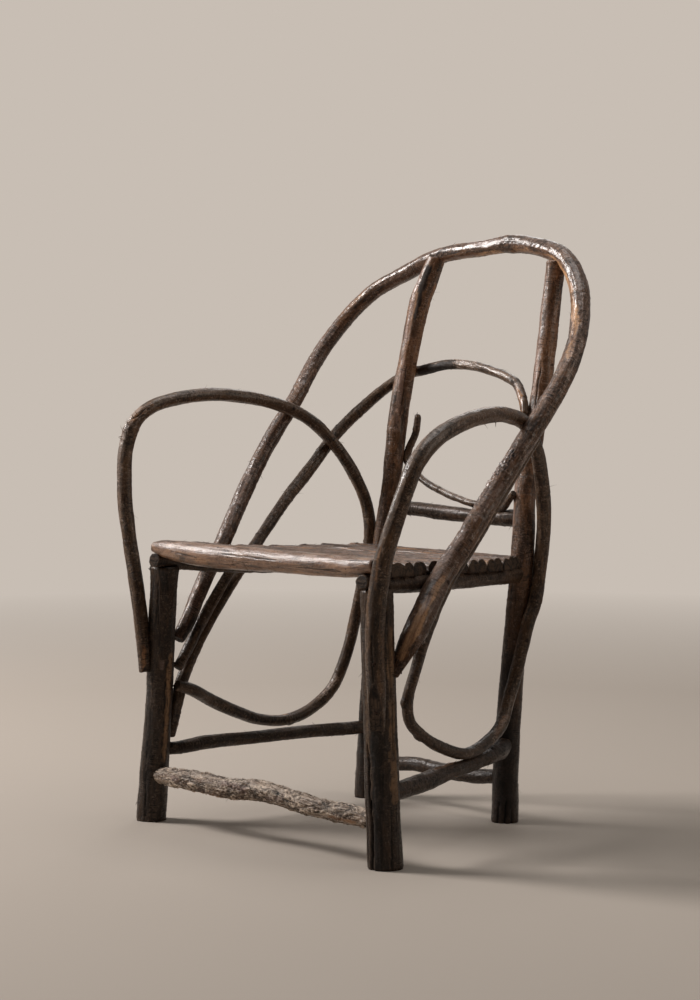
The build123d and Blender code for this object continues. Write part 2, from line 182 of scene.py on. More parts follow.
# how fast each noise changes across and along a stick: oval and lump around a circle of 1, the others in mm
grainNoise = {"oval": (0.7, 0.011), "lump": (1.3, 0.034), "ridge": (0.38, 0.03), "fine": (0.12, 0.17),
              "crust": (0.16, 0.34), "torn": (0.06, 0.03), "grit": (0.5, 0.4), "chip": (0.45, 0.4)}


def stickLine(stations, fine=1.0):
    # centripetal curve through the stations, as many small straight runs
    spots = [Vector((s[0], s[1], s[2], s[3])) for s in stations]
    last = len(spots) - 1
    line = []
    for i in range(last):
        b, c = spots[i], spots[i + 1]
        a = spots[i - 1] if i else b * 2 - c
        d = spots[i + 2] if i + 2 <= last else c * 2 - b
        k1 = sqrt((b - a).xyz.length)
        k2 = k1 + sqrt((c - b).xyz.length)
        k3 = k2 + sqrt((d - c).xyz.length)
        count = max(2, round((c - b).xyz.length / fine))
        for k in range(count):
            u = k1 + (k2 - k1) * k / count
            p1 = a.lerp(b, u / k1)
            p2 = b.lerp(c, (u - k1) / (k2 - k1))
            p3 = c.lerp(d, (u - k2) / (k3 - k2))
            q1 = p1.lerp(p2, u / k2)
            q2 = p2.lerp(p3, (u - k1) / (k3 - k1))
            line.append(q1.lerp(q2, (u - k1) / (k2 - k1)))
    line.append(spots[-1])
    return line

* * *

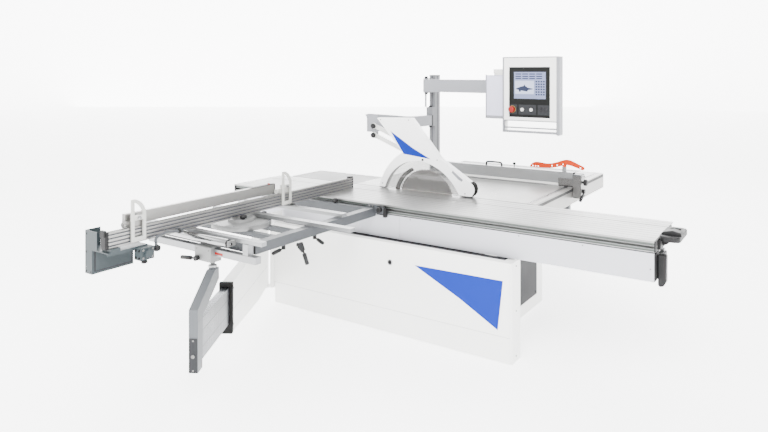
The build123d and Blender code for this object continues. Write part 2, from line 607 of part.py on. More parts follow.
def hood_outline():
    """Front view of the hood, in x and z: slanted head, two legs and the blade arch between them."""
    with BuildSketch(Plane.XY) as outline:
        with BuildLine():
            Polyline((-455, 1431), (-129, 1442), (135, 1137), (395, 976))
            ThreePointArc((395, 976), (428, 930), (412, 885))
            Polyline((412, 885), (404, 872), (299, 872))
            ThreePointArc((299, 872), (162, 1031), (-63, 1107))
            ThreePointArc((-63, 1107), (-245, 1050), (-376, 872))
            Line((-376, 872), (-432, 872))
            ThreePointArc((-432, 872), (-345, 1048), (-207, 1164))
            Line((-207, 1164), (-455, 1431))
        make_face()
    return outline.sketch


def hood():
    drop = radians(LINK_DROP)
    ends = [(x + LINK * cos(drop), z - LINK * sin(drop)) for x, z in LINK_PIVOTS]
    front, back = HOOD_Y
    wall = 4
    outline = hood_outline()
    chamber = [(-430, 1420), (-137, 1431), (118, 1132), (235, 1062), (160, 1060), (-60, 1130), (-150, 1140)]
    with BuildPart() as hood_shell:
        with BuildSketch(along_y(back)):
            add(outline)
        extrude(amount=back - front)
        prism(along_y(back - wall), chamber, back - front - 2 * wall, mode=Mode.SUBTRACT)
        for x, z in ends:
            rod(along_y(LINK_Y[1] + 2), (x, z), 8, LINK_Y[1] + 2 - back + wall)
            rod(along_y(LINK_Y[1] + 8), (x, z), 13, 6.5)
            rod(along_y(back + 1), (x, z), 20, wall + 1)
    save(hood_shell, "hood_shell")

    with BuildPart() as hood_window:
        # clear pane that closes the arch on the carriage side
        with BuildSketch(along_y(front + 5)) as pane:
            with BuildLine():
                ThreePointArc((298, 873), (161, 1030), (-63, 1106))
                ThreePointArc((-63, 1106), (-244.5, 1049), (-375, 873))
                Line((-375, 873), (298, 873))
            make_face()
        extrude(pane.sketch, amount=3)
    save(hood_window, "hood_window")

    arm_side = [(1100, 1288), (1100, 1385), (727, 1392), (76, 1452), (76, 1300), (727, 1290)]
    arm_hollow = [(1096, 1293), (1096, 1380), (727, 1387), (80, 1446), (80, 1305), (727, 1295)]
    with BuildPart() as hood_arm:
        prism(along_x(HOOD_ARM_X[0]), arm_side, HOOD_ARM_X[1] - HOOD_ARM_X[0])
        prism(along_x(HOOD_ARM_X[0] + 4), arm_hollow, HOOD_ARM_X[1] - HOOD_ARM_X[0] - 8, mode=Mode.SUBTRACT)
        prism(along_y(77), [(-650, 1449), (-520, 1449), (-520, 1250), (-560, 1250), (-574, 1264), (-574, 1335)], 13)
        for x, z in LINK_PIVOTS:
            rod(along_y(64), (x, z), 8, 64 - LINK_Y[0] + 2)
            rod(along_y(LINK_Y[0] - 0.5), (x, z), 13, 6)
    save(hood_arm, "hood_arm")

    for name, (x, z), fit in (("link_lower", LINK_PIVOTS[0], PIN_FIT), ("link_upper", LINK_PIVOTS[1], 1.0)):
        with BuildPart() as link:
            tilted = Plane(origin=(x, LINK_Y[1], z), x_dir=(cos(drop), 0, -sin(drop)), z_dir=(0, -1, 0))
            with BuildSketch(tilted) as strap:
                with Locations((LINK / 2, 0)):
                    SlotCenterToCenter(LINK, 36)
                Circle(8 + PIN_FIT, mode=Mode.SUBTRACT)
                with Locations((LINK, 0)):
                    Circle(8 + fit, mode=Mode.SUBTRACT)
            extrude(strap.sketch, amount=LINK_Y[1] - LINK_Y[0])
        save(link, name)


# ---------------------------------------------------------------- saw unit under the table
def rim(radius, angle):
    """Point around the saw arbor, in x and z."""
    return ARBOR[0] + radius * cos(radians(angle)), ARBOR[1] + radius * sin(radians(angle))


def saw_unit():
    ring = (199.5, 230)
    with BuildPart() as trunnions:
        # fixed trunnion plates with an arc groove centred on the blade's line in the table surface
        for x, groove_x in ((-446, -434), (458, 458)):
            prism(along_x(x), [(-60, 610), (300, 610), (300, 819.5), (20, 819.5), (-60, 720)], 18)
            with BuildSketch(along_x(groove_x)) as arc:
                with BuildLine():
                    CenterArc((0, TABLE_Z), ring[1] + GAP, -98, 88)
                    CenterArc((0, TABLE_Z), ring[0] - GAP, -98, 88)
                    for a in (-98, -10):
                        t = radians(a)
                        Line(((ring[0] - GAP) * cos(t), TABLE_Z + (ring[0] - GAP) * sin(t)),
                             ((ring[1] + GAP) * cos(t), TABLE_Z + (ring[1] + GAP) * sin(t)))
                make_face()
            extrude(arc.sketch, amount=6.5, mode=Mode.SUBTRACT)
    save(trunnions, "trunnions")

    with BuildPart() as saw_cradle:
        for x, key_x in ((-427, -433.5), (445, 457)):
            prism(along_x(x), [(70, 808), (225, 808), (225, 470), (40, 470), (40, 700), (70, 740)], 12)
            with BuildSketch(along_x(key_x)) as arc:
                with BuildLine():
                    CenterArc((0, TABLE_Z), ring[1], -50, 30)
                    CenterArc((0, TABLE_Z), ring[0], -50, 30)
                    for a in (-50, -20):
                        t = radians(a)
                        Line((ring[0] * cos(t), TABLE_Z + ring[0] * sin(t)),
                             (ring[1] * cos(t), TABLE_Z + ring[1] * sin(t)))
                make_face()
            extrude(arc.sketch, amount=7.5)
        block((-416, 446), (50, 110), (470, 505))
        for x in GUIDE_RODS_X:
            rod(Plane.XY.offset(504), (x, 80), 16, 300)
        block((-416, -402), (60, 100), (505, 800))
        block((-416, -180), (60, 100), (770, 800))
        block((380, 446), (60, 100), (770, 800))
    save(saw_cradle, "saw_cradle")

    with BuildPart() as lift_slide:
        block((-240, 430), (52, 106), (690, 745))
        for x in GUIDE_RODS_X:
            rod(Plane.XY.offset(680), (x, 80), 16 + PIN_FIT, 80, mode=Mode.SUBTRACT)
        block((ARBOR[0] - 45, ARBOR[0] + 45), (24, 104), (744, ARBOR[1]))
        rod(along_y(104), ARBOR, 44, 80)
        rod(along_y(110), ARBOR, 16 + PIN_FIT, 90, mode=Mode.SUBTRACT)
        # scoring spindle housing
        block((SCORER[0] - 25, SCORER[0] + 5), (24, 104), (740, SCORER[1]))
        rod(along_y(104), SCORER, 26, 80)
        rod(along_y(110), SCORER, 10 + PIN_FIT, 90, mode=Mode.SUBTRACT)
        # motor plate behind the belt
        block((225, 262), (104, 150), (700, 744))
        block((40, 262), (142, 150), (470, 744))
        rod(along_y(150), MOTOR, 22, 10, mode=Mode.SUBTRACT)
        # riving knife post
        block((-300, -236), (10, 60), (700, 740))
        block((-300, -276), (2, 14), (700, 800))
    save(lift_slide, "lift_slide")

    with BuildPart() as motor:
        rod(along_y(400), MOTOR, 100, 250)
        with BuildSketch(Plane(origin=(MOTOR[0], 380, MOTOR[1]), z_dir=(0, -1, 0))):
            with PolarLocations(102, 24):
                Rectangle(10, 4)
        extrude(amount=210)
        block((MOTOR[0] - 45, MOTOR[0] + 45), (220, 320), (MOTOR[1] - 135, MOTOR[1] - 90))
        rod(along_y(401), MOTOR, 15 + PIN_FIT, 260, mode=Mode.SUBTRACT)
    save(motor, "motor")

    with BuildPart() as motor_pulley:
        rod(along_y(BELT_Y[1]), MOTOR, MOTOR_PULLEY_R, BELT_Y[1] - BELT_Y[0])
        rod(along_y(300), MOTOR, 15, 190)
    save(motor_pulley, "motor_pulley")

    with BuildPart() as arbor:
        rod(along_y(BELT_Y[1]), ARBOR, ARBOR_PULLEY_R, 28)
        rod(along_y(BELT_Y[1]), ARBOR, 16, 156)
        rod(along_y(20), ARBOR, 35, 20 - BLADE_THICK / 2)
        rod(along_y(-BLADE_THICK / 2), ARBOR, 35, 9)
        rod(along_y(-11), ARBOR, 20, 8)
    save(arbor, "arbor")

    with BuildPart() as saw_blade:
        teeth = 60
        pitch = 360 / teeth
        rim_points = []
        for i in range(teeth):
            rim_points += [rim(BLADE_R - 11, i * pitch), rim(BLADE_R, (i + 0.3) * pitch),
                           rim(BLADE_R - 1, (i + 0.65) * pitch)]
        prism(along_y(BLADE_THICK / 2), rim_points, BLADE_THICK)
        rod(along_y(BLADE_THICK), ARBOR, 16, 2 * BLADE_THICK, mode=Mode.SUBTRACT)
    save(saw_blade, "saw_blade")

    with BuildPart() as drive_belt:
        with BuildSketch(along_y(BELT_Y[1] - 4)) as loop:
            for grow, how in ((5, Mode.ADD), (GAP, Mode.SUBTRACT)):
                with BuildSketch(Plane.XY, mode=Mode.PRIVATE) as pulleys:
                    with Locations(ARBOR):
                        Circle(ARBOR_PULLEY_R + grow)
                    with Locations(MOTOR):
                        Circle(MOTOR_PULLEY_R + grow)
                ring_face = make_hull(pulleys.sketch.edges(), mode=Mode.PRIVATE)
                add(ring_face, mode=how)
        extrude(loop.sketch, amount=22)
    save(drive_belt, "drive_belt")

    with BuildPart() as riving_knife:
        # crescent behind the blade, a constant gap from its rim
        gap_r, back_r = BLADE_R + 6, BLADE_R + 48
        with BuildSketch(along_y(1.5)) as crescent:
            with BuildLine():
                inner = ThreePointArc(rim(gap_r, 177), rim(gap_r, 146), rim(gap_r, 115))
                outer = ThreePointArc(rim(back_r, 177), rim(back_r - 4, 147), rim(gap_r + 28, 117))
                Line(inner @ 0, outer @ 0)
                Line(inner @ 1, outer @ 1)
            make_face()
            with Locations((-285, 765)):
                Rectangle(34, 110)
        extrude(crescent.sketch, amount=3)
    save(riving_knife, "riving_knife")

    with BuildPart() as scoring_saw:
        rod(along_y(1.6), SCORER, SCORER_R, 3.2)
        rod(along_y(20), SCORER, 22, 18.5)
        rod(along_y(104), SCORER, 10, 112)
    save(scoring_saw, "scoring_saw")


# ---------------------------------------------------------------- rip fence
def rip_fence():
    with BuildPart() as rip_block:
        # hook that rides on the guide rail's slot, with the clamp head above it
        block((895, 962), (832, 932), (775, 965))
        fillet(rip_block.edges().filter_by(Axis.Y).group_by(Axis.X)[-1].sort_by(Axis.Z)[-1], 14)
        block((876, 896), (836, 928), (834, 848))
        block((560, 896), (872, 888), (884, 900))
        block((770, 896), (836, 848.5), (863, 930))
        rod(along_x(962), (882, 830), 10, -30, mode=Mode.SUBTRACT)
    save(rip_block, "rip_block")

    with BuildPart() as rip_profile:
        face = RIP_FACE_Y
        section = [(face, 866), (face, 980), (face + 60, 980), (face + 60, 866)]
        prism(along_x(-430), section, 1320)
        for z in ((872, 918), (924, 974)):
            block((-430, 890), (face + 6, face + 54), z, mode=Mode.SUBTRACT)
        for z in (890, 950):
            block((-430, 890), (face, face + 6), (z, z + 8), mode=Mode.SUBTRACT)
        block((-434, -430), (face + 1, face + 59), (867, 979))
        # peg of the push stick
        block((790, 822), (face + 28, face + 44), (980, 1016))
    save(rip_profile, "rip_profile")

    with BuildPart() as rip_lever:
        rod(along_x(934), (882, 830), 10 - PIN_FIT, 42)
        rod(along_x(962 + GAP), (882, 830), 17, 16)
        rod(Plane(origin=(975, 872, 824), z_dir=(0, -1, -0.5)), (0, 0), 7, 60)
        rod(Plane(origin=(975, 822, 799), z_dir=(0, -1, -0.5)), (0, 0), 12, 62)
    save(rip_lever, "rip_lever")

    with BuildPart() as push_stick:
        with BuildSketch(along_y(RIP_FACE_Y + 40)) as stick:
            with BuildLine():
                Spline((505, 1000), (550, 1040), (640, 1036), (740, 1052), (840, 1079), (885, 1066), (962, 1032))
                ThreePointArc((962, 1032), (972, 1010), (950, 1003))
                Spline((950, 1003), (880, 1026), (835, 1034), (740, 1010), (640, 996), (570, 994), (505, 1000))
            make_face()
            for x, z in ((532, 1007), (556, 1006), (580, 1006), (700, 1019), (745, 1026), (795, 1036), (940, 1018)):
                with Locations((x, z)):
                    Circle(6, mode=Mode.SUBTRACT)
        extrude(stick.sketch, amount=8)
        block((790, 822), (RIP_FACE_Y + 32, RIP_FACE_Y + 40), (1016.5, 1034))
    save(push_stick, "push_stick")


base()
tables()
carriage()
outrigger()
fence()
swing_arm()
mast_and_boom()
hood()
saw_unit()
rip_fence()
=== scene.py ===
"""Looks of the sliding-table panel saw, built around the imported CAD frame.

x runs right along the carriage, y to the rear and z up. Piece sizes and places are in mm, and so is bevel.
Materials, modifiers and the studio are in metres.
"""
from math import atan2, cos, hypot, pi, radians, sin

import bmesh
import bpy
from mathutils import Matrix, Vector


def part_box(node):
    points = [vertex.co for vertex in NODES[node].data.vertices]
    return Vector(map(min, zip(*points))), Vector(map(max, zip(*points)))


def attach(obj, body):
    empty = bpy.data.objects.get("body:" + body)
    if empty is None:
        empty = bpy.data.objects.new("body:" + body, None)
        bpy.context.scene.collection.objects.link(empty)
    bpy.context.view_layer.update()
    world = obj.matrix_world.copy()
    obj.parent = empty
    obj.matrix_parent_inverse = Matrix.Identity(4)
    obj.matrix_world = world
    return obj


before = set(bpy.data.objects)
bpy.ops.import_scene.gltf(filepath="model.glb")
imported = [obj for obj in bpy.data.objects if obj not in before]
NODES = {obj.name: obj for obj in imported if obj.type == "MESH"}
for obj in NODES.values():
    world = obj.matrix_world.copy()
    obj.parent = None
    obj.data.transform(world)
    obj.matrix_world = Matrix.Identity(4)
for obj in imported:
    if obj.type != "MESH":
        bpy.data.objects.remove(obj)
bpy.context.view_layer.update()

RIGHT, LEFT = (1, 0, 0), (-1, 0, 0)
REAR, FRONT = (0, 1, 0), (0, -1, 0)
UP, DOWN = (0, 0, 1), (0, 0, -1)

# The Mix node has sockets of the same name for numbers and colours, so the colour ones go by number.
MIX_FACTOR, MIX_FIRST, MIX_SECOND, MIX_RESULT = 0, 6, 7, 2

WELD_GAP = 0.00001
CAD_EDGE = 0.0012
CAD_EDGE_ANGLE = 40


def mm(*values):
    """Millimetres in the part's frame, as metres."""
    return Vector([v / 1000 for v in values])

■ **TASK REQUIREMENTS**
Take the listing above and repeat exactly the lines from the one containing "imported = [obj" through the one containing "return Vector([v / 1000 for v in values])", both included.

■ **OUTPUT FOR THIS EXERCISE**
imported = [obj for obj in bpy.data.objects if obj not in before]
NODES = {obj.name: obj for obj in imported if obj.type == "MESH"}
for obj in NODES.values():
    world = obj.matrix_world.copy()
    obj.parent = None
    obj.data.transform(world)
    obj.matrix_world = Matrix.Identity(4)
for obj in imported:
    if obj.type != "MESH":
        bpy.data.objects.remove(obj)
bpy.context.view_layer.update()

RIGHT, LEFT = (1, 0, 0), (-1, 0, 0)
REAR, FRONT = (0, 1, 0), (0, -1, 0)
UP, DOWN = (0, 0, 1), (0, 0, -1)

# The Mix node has sockets of the same name for numbers and colours, so the colour ones go by number.
MIX_FACTOR, MIX_FIRST, MIX_SECOND, MIX_RESULT = 0, 6, 7, 2

WELD_GAP = 0.00001
CAD_EDGE = 0.0012
CAD_EDGE_ANGLE = 40


def mm(*values):
    """Millimetres in the part's frame, as metres."""
    return Vector([v / 1000 for v in values])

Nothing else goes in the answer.